TL;DR

Researchers at Maastricht University are using AI to reconstruct the rules of ancient board games whose instructions have been lost to time. The Digital Ludeme Project, led by Cameron Browne, has compiled all known board games from before 1875 and uses algorithmic generation and AI play-testing to infer plausible rulesets.

Breaking Games Into Parts

The project’s system, called Ludii, borrows computational techniques from genetics and applies them to game design. Researchers break games down into their constituent parts — called “ludemes” — and codify them in a database alongside cultural and historical information. These ludemes function somewhat like genes: small, modular components that can be recombined to produce complete rulesets.

Using algorithmic procedural generation, the system creates candidate rulesets for games where only fragments of the original rules survive. The approach has already produced results with a Roman board game discovered in a tomb in Slovakia in 2018, where physical game pieces were found but no instructions.

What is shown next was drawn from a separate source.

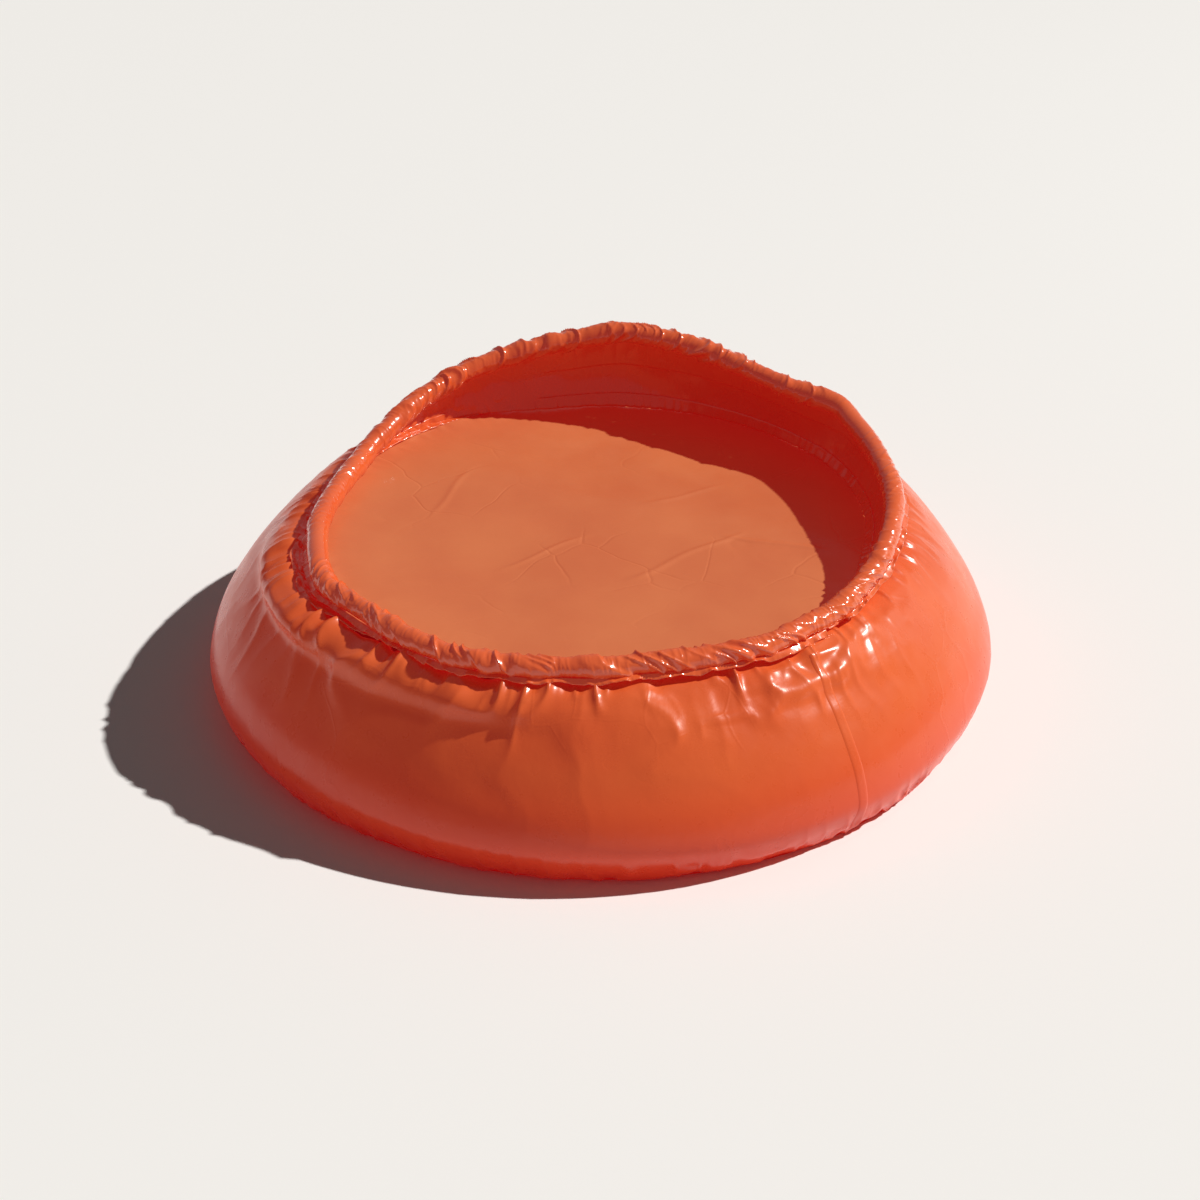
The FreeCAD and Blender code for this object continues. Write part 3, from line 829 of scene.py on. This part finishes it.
class BARRIER_OT_deck(bpy.types.Operator):
    """The flat film inside the collar, with slow swells and a few long creases"""
    bl_idname = "barrier.deck"
    bl_label = "Deck film"

    def execute(self, context):
        shape = context.scene.barrier_deck
        look = context.scene.barrier_film
        degrees = np.arange(shape.around) * 360.0 / shape.around
        theta = np.radians(degrees)[:, None]
        share = np.linspace(0.004, 1, shape.out)[None, :] ** 0.85
        radius = share * (LIP_RADIUS + 0.001 + shoulder_shift(degrees[:, None]))
        x, y = radius * np.cos(theta), radius * np.sin(theta)
        level = Frame.deck_level + deck_relief(x, y, degrees[:, None], radius, shape)
        points = np.stack([x, y, level], -1)
        uv = np.stack([x, y], -1)
        piece = grid_piece("deck_film", points, uv, closed=True, poles=(0,))
        corners = np.empty(len(piece.data.loops), int)
        piece.data.loops.foreach_get("vertex_index", corners)
        flat = np.vstack([uv.reshape(-1, 2), [[0, 0]]])[corners]
        piece.data.uv_layers["FilmMap"].data.foreach_set("uv", flat.astype(np.float32).ravel())
        dress(piece, film_material("deck film", look.deck_light, look.deck_deep,
                                   look.deck_painted_glow, roughness=0.5, coat=0.12, wrinkle=0.08,
                                   crease=0.3))
        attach(piece, "water_bag")
        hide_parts("deck_membrane")
        return {"FINISHED"}


def deck_relief(x, y, degrees, radius, shape):
    """The deck's height over its level: slow swells, long soft creases and edge pleats."""
    swell = shape.swell * (cells(x / 0.13 + 9, y / 0.13 + 9, 51)
                           + 0.45 * cells(x / 0.055 + 9, y / 0.055 + 9, 52))
    from_edge = LIP_RADIUS - 0.01 - radius
    pleat = pleats(degrees / 360 * 150, radius / 0.03, 53, 150, 64, 2) - 0.4
    swell = swell + 0.0022 * pleat * np.exp(-np.abs(from_edge) / 0.012)
    for (x0, y0), (x1, y1), height in DECK_CREASES:
        swell = swell + height * ridge_line(x, y, x0, y0, x1, y1, 0.0035)
    return swell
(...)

AI Agents as Quality Testers

Generated rulesets need evaluation, and that is where AI agents come in. The project uses Monte Carlo tree search — a simpler relative of the approach behind DeepMind’s AlphaGo — to play thousands of games under each candidate ruleset. The AI evaluates games against several quality criteria: strategic depth, dramatic tension, clear victory conditions, reasonable game length, and a low frequency of draws.

This automated play-testing allows the team to rapidly filter hundreds of rule variations and identify the ones that produce the most engaging gameplay. The result is not necessarily the exact historical ruleset, but a set of plausible reconstructions that are consistent with the available archaeological evidence and produce games worth playing.

Looking Forward

Browne’s team is clear that the system is intended to complement manual historical research, not replace it. The project has compiled all known games from before 1875 and created hundreds of variations, building a resource that historians and archaeologists can use alongside traditional methods. As the database grows and the AI agents improve, the project may help recover not just individual games but broader patterns in how human societies developed rules, strategy, and competitive play across cultures and centuries.